◆ **Stated goal**: Quote only the lines from the top of the listing below down to and including the line with "BUTTON_TOP = -86.0".
─── Dataset excerpt ───
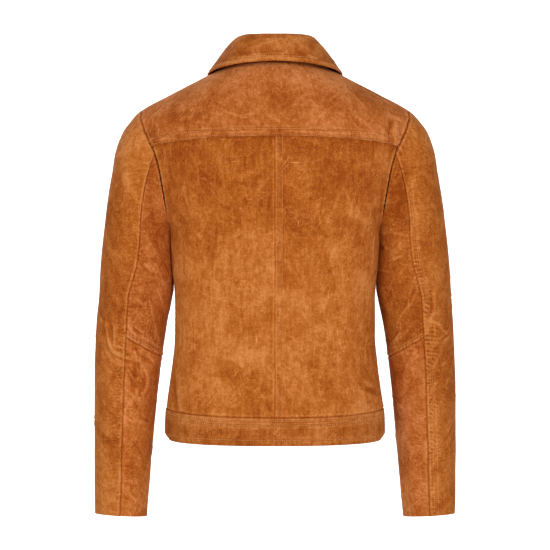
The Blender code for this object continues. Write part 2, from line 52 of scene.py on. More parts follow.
BODY_COLUMNS = ("height", "half_width", "back", "front", "fullness")
BODY_SECTIONS = (
    (0, 76, 62, 52, 0.62),
    (-23, 120, 75, 64, 0.74),
    (-46, 165, 86, 74, 0.82),
    (-70, 208.8, 95, 85, 0.85),
    (-85, 225, 99.5, 92, 0.80),
    (-100, 227, 103, 98, 0.75),
    (-119, 220, 108, 106, 0.70),
    (-137, 211, 111, 111, 0.65),
    (-156, 202, 113.5, 116, 0.60),
    (-182, 190, 115, 121, 0.53),
    (-212, 177.5, 113, 124, 0.48),
    (-239, 166, 109.5, 122, 0.44),
    (-255, 160.5, 107.5, 120, 0.42),
    (-278, 158.6, 104, 117, 0.40),
    (-318, 156.3, 99, 112, 0.40),
    (-360, 153.4, 95, 107, 0.40),
    (-415, 153.4, 95, 105, 0.40),
    (-452, 156.8, 99, 107, 0.40),
    (-489, 161.5, 105, 111, 0.40),
    (-526, 166.2, 111, 115, 0.37),
    (-580, 167.8, 115, 118, 0.34),
)
FLATNESS = 2.5
SIDE = math.pi / 2
BACK, FRONT = 1, -1

ARMHOLE_TOP = -70.0
ARMHOLE_BOTTOM = -255.0
ARMHOLE_REACH = {BACK: 54.0, FRONT: 52.0}
YOKE_CENTRE = -116.0
YOKE_END_ANGLE = 67.4
YOKE_DROP_POWER = 1.6
YOKE_SHOULDER_SHARE = 5 / 12
YOKE_BLEND = 60.0
NECK_HALF_WIDTH = 76.0
NECK_FRONT = -65.0
NECK_SPREAD = 1.6
HEM_CENTRE = -572.5
HEM_SIDE_LIFT = 2.0
BAND_HEIGHT = 41.0
BAND_SIDE_GROWTH = 4.5
BAND_PROUD = 0.8
BAND_BELLY = 1.0
BACK_BAND_BLEND = 40.0
FRONT_BAND_BLEND = 30.0

LAP = 15.0
LAP_CORNER_DROP = 1.5
LAP_STEP = 3.2
LAP_FULL = 19.0
LAP_CLEAR = 34.0
BUTTON_COUNT = 6
BUTTON_TOP = -86.0

SLEEVE_COLUMNS = ("height", "outer", "inner", "forward", "half_depth", "lift", "tilt",
                  "seam_around")
SLEEVE_SECTIONS = (
    (-230, 261.0, 161.0, 1, 60, 35, 0, 98),
    (-265, 265.0, 160.6, 2, 60, 35, 0, 97),
    (-304, 269.0, 157.9, 3, 59, 34, 0, 93),
    (-341, 271.2, 155.8, 5, 57, 33, 0, 88),
    (-359, 272.6, 158.9, 7, 56, 32, 0, 86),
    (-396, 276.0, 166.4, 10, 55, 31, 0, 88),
    (-433, 278.0, 172.6, 13, 54, 30, 0, 90),
    (-470, 279.8, 177.6, 17, 52, 24, 0, 91),
    (-507, 280.4, 182.4, 21, 50, 18, 0, 92),
    (-581, 281.4, 189.6, 30, 45, 9, 0.6, 92),
    (-655, 282.0, 196.6, 40, 40, 4, 2.2, 93),
    (-705, 282.6, 201.6, 47, 38, 2, 3.2, 93),
)
CAP_RING = -265.0
ELBOW_SEAM = -416.0
CUFF = -697.0
ELBOW_ROW = 1 + (ELBOW_SEAM - CAP_RING) / (CUFF - CAP_RING)
CAP_BULGE = (50.0, 0.0, 80.0)
BACK_SEAM_ANGLE = 75.0
FRONT_SEAM_ANGLE = 116.87

# The large folds about the elbows, of the left arm (1) and the right (-1): where their middles
# lie, as an angle round the sleeve and a height, how long and wide they are, how they slope, and
# how far they rise. Angles are taken as if the sleeve were FOLD_HALF_WIDTH wide on either side.
FOLD_HALF_WIDTH = 52.0
FOLD_COLUMNS = ("arm", "around", "height", "length", "width", "slope", "rise")
SLEEVE_FOLDS = (
    (1, 60, -428, 34, 8, -22, 2.2),
    (1, 74, -444, 30, 9, -16, -2.4),
    (1, 118, -462, 26, 10, 58, -2.6),
    (1, 146, -448, 24, 9, 66, 2.0),
    (1, 40, -402, 30, 9, 62, 1.6),
    (1, 100, -396, 40, 9, -30, 1.8),
    (-1, 128, -414, 30, 9, -48, 2.2),
    (-1, 112, -392, 28, 9, -56, -2.4),
    (-1, 48, -386, 30, 9, 30, 2.0),
    (-1, 62, -368, 26, 9, 54, -2.0),
    (-1, 70, -446, 36, 10, -14, 1.8),
    (-1, 120, -462, 30, 10, 24, -2.0),
    (1, 250, -420, 44, 12, 18, 2.2),
    (1, 236, -444, 40, 12, 14, -2.4),
    (-1, 246, -412, 44, 12, 20, 2.2),
    (-1, 240, -438, 40, 12, 12, -2.4),
)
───
◆ **Completed task**:
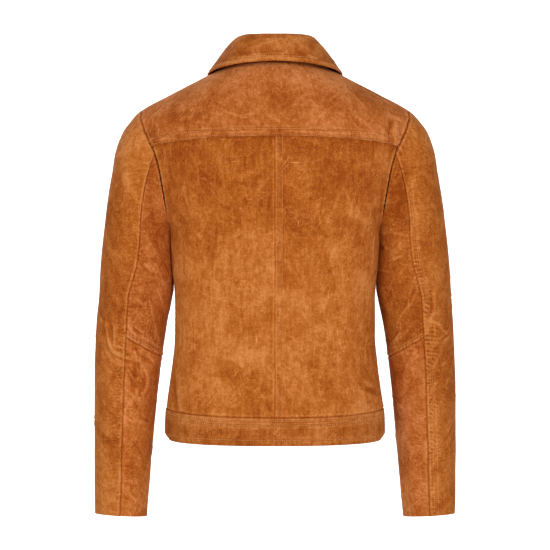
The Blender code for this object continues. Write part 2, from line 52 of scene.py on. More parts follow.
BODY_COLUMNS = ("height", "half_width", "back", "front", "fullness")
BODY_SECTIONS = (
    (0, 76, 62, 52, 0.62),
    (-23, 120, 75, 64, 0.74),
    (-46, 165, 86, 74, 0.82),
    (-70, 208.8, 95, 85, 0.85),
    (-85, 225, 99.5, 92, 0.80),
    (-100, 227, 103, 98, 0.75),
    (-119, 220, 108, 106, 0.70),
    (-137, 211, 111, 111, 0.65),
    (-156, 202, 113.5, 116, 0.60),
    (-182, 190, 115, 121, 0.53),
    (-212, 177.5, 113, 124, 0.48),
    (-239, 166, 109.5, 122, 0.44),
    (-255, 160.5, 107.5, 120, 0.42),
    (-278, 158.6, 104, 117, 0.40),
    (-318, 156.3, 99, 112, 0.40),
    (-360, 153.4, 95, 107, 0.40),
    (-415, 153.4, 95, 105, 0.40),
    (-452, 156.8, 99, 107, 0.40),
    (-489, 161.5, 105, 111, 0.40),
    (-526, 166.2, 111, 115, 0.37),
    (-580, 167.8, 115, 118, 0.34),
)
FLATNESS = 2.5
SIDE = math.pi / 2
BACK, FRONT = 1, -1

ARMHOLE_TOP = -70.0
ARMHOLE_BOTTOM = -255.0
ARMHOLE_REACH = {BACK: 54.0, FRONT: 52.0}
YOKE_CENTRE = -116.0
YOKE_END_ANGLE = 67.4
YOKE_DROP_POWER = 1.6
YOKE_SHOULDER_SHARE = 5 / 12
YOKE_BLEND = 60.0
NECK_HALF_WIDTH = 76.0
NECK_FRONT = -65.0
NECK_SPREAD = 1.6
HEM_CENTRE = -572.5
HEM_SIDE_LIFT = 2.0
BAND_HEIGHT = 41.0
BAND_SIDE_GROWTH = 4.5
BAND_PROUD = 0.8
BAND_BELLY = 1.0
BACK_BAND_BLEND = 40.0
FRONT_BAND_BLEND = 30.0

LAP = 15.0
LAP_CORNER_DROP = 1.5
LAP_STEP = 3.2
LAP_FULL = 19.0
LAP_CLEAR = 34.0
BUTTON_COUNT = 6
BUTTON_TOP = -86.0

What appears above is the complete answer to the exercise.